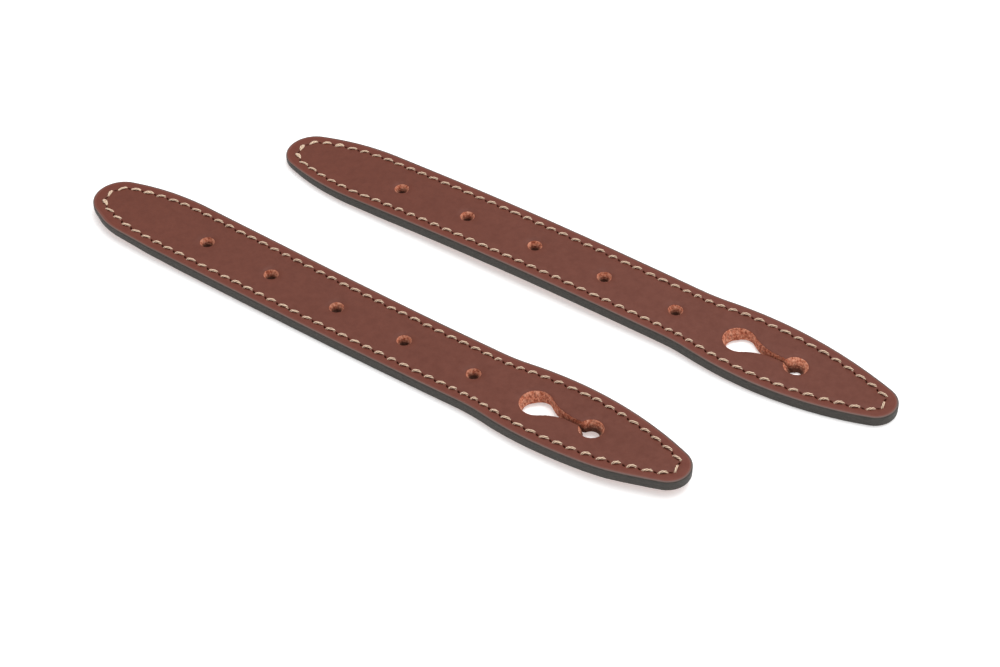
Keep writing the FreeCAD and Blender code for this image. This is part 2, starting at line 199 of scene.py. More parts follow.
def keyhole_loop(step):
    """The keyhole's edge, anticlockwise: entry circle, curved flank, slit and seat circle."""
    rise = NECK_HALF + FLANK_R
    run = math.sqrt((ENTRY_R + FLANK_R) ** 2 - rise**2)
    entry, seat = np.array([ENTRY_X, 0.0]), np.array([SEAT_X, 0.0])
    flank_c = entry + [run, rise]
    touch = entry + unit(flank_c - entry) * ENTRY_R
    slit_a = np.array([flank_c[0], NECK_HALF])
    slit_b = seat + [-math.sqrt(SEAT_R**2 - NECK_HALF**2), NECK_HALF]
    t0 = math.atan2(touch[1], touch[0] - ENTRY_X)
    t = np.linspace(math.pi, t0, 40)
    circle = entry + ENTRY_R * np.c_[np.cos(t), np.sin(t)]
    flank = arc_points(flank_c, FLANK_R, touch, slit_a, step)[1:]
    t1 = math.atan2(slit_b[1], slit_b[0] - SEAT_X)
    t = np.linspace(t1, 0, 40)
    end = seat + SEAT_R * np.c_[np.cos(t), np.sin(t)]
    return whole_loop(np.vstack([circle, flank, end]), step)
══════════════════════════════
What is required
Extract each line of the material exactly as it stands.

Finished exercise
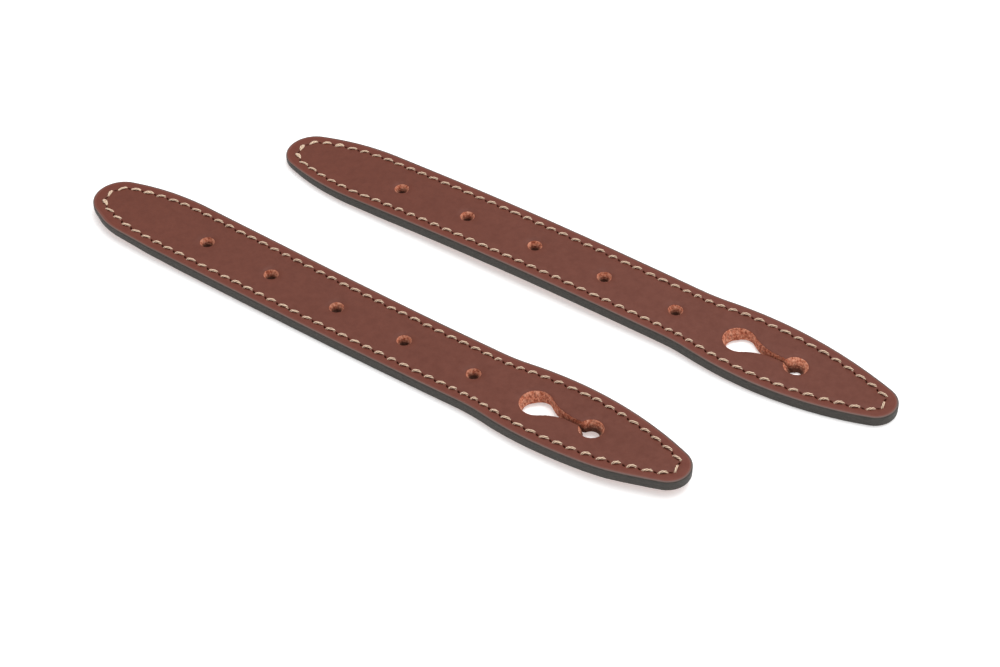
Keep writing the FreeCAD and Blender code for this image. This is part 2, starting at line 199 of scene.py. More parts follow.
def keyhole_loop(step):
    """The keyhole's edge, anticlockwise: entry circle, curved flank, slit and seat circle."""
    rise = NECK_HALF + FLANK_R
    run = math.sqrt((ENTRY_R + FLANK_R) ** 2 - rise**2)
    entry, seat = np.array([ENTRY_X, 0.0]), np.array([SEAT_X, 0.0])
    flank_c = entry + [run, rise]
    touch = entry + unit(flank_c - entry) * ENTRY_R
    slit_a = np.array([flank_c[0], NECK_HALF])
    slit_b = seat + [-math.sqrt(SEAT_R**2 - NECK_HALF**2), NECK_HALF]
    t0 = math.atan2(touch[1], touch[0] - ENTRY_X)
    t = np.linspace(math.pi, t0, 40)
    circle = entry + ENTRY_R * np.c_[np.cos(t), np.sin(t)]
    flank = arc_points(flank_c, FLANK_R, touch, slit_a, step)[1:]
    t1 = math.atan2(slit_b[1], slit_b[0] - SEAT_X)
    t = np.linspace(t1, 0, 40)
    end = seat + SEAT_R * np.c_[np.cos(t), np.sin(t)]
    return whole_loop(np.vstack([circle, flank, end]), step)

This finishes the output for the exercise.